この曲が初めて触れたジョーン・ジェットの新曲だったわけで、純粋に「カッコいい!」とハマるわけです(実際にはスプリングステーンの楽曲なわけですが)。で、そこから1年くらい経ち、新たに届けられた新曲が「I Hate Myself For Loving You」。ちょっと当時ヒットしていたハードロックにも通ずるキャッチーさを兼ね備えたダルなロックンロールに夢中になり、この曲だけをかなりヘビロテした記憶があります。さらに続いてシングルカットされた「Little Liar」もその延長線上にあるミディアムバラードで、こちらも愛聴。この2曲に背中を押され、ついにアルバムに手を出すことになります。

……長かったですね、ここからがアルバムのお話です(笑)。

ハードロック耳だった当時の僕がハマるの当然といいますか、上記2曲のソングライティングにはBON JOVIのブレイクやAEROSMITHの再起を手助けした職業作家のデズモンド・チャイルドが関わっているわけです。ジョーン・ジェットらしさを損なうことなく、要所要所にBON JOVI的なフックが散りばめられた、見事な仕事ぶりだと思います。

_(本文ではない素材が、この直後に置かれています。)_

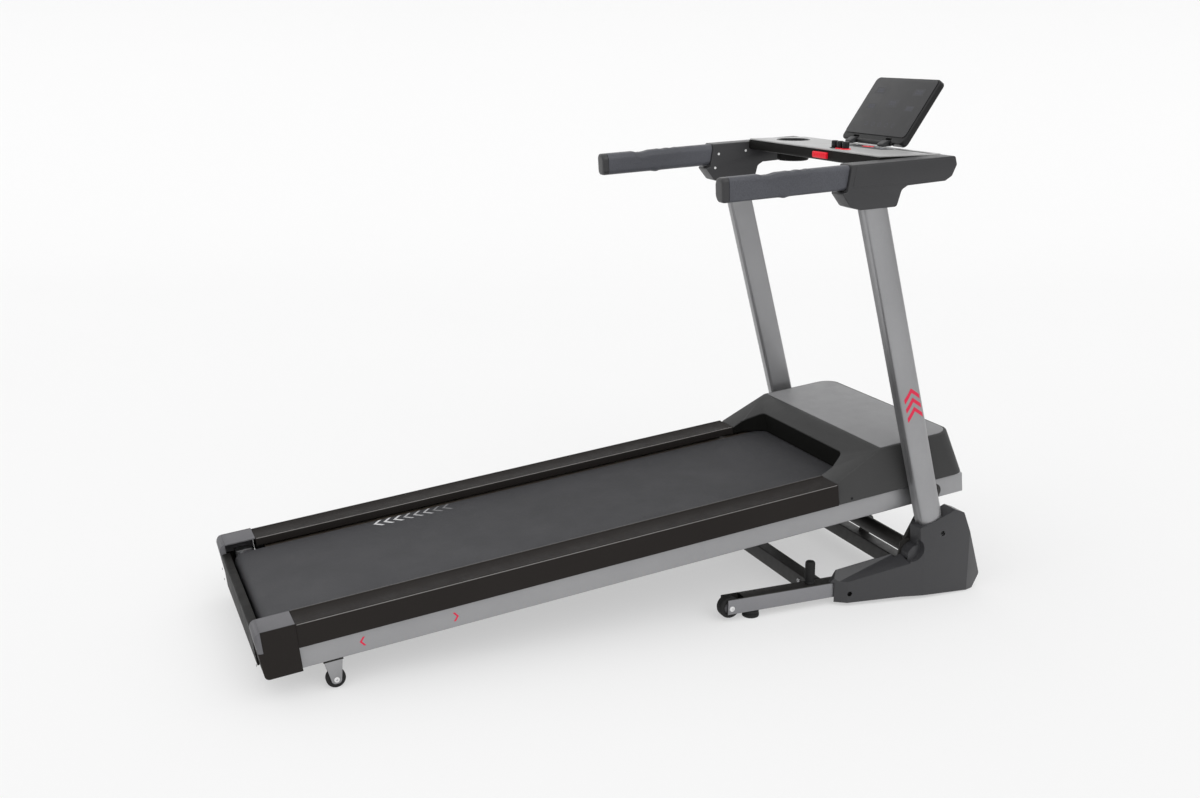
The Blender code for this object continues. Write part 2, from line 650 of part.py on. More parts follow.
def make_yoke():
    """The cross tube on the fold bolts, with the cradle of the lift motor and the lever of the damper."""
    cheek_in, cheek_out = 0.0330, 0.0380
    right = cylinder("lift_yoke", ((0.272 + cheek_in) / 2, 0, 0), 0.0175, 0.272 - cheek_in, "black_paint", deck_axis)
    left = cylinder("yoke_tube_left", (-(0.272 + cheek_in) / 2, 0, 0), 0.0175, 0.272 - cheek_in, parent=deck_axis)
    outline = round_corners(
        [(-0.0160, -0.0170), (0.0420, -0.0170), (0.0420, 0.0750), (-0.0160, 0.0750)],
        [0.012, 0.006, 0.006, 0.012], 3,
    )
    cheeks = [
        extrude(f"yoke_cheek_{side}", outline, "X", *span(sign, cheek_in, cheek_out), parent=deck_axis)
        for side, sign in sides()
    ]
    bridge = box("yoke_bridge", (-cheek_out, 0.0370, -0.0160), (cheek_out, 0.0420, 0.0700), parent=deck_axis)
    lever_outline = round_corners([(-0.046, -0.050), (0.014, -0.018), (0.010, 0.010), (-0.012, 0.012)],
                                  [0.010, 0.004, 0.004, 0.004], 4)
    lever = extrude("damper_lever", lever_outline, "X", -0.1080, -0.1020, parent=deck_axis)
    weld(right, cheeks[0], bridge, cheeks[1], left, lever)
    for side, sign in sides():
        cut(right, cylinder(f"yoke_bore_{side}", (sign * 0.270, 0, 0), 0.0084, 0.040, parent=deck_axis))
    cut(right, cylinder("motor_pivot_bore", (0, 0, MOTOR_PIVOT), 0.0063, 0.2, parent=deck_axis, sides=20))
    cut(right, cylinder("damper_bore", (-0.105, DAMPER_FOOT[0], DAMPER_FOOT[1]), 0.0053, 0.05, parent=deck_axis,
                        sides=20))


DAMPER_FOOT = (-0.0300, -0.0340)     # damper's pivot on the yoke's lever, in the deck's frame
DAMPER_HEAD = (-0.4200, -0.0120)     # damper's rod end under the deck
DAMPER_X = -0.1200
DAMPER_BODY = 0.235
DAMPER_ROD = 0.215


def make_lift_motor():
    """The lift motor hangs from the yoke, and its screw stands on the front crossbar's ear."""
    # The screw is upright at rest, so the motor's own frame is square to the floor.
    pitch = DECK_PITCH
    pivot_y = FOLD_Y - MOTOR_PIVOT * math.sin(pitch)
    pivot_z = FOLD_Z + MOTOR_PIVOT * math.cos(pitch)
    stroke = math.hypot(LIFT_FOOT_Y - pivot_y, LIFT_FOOT_Z - pivot_z)
    lean = math.atan2(LIFT_FOOT_Y - pivot_y, pivot_z - LIFT_FOOT_Z)
    axis = make_empty("lift_motor_axis", (0, pivot_y, pivot_z), origin, lean)
    motor = cylinder("lift_motor", (0.0850, 0, 0), 0.0290, 0.0900, "motor_shell", axis)
    gearbox = box("lift_gearbox", (-0.0260, -0.0260, -0.0300), (0.0290, 0.0260, 0.0300), parent=axis)
    pin = cylinder("lift_motor_pin", (0.0, 0, 0), 0.0060, 0.0860, parent=axis, sides=20)
    sleeve = cylinder("lift_sleeve", (0, 0, -0.0650), 0.0165, 0.1400, axis="Z", parent=axis)
    collar = cylinder("lift_collar", (0.0350, 0, 0), 0.0061, 0.0200, parent=axis, sides=20)
    weld(motor, gearbox, pin, sleeve, collar)
    cut(motor, cylinder("lift_sleeve_bore", (0, 0, -0.0900), 0.0126, 0.1100, axis="Z", parent=axis))
    screw = cylinder("lift_screw", (0, 0, -stroke + 0.0610), 0.0120, 0.1180, "steel", axis, axis="Z")
    eye = cylinder("lift_eye", (0, 0, -stroke), 0.0150, 0.0240, parent=axis)
    stub = cylinder("lift_stub", (0.0140, 0, -stroke), 0.0060, 0.0140, parent=axis, sides=20)
    weld(screw, eye, stub)


LIFT_FOOT_Y = 0.620


def make_damper():
    """The damper's body turns on the yoke's lever, and its rod reaches a bracket under the deck."""
    run = (DAMPER_HEAD[0] - DAMPER_FOOT[0], DAMPER_HEAD[1] - DAMPER_FOOT[1])
    length = math.hypot(*run)
    slope = math.atan2(-run[1], -run[0])
    axis = make_empty("damper_axis", (0, DAMPER_FOOT[0], DAMPER_FOOT[1]), deck_axis, slope)
    body = cylinder("damper_cylinder", (DAMPER_X, -0.016 - DAMPER_BODY / 2, 0), 0.0090, DAMPER_BODY, "motor_shell",
                    axis, axis="Y")
    foot = cylinder("damper_foot_eye", (DAMPER_X, 0, 0), 0.0080, 0.0160, parent=axis, sides=20)
    neck = cylinder("damper_neck", (DAMPER_X, -0.0120, 0), 0.0050, 0.0200, parent=axis, axis="Y", sides=20)
    stub = cylinder("damper_foot_pin", (DAMPER_X + 0.0135, 0, 0), 0.0050, 0.0170, parent=axis, sides=20)
    weld(body, foot, neck, stub)
    rod_bore = cylinder("damper_rod_bore", (DAMPER_X, -0.165, 0), 0.0053, 0.220, axis="Y", parent=axis, sides=20)
    cut(body, rod_bore)
    rod = cylinder("damper_rod", (DAMPER_X, -length + DAMPER_ROD / 2, 0), 0.0048, DAMPER_ROD, "steel", axis,
                   axis="Y", sides=20)
    head = cylinder("damper_head_eye", (DAMPER_X, -length, 0), 0.0080, 0.0160, parent=axis, sides=20)
    head_pin = cylinder("damper_head_pin", (DAMPER_X + 0.0100, -length, 0), 0.0045, 0.0140, parent=axis, sides=20)
    weld(rod, head, head_pin)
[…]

アルバム全体を見渡すと、デズモンドが携わったのはこの2曲と「You Want in, I Want Out」の3曲のみ。だからなのか、アルバム全体を通して聴くとそこまでBON JOVIやエアロ的な香りが強いわけではありません。その他の楽曲はバンドメンバーや長年の制作パートナーであるケニー・ラグナなどが関わっていることから、過去のスタイルを踏襲したロックンロールを楽しむことができます。それにチャック・ベリー「Tulane」やTHE STOOGES「I Wanna Be Your Dog」といったお約束のカバー曲も含まれているので、ロック純度はかなり高いかと。

そんな中、個人的にクレジットを見て一番びっくりしたのが「Desire」。これ、HR/HMファンにはHEARTKISS、エアロなどでおなじみ、ポップス方面でもセリーヌ・ディオンやホイットニー・ヒューストン、ブリトニー・スピアーズやビヨンセなどのヒット曲を手がけるダイアン・ウォーレンがソングライティングに携わっているんですよ。そう聞くと「でた、産業ロックバラード!」と想像するかもしれませんが、実際には軽やかなロックンロールだったりするから2度驚きなわけです。ダイアン・ウォーレンが中心になって書いたというよりも、ジョーンが書いた曲をブラッシュアップする程度だったのかもしれませんね。

ミックスの音像自体は80年代中〜後半にありがちなビッグプロダクション気味ですが、1曲1曲の個性は非常に強い。彼女のオリジナルアルバムの中では異色の1枚かもしれませんが、だからこそ意外とハードロックファンが聴いても飽きることなく楽しめるのではないでしょうか。

ちなみに本作、全米19位と2作ぶりの全米TOP20入りを果たし、アルバムとしては『I LOVE ROCK 'N ROLL』(1981年)以来のプラチナム・ヒットとなっています。「I Hate Myself For Loving You」(全米8位)、「Little Liar」(同19位)というスマッシュヒットが生まれたことで、自分のようなにわかリスナー(笑)が増えたことも大きかったんでしょうね。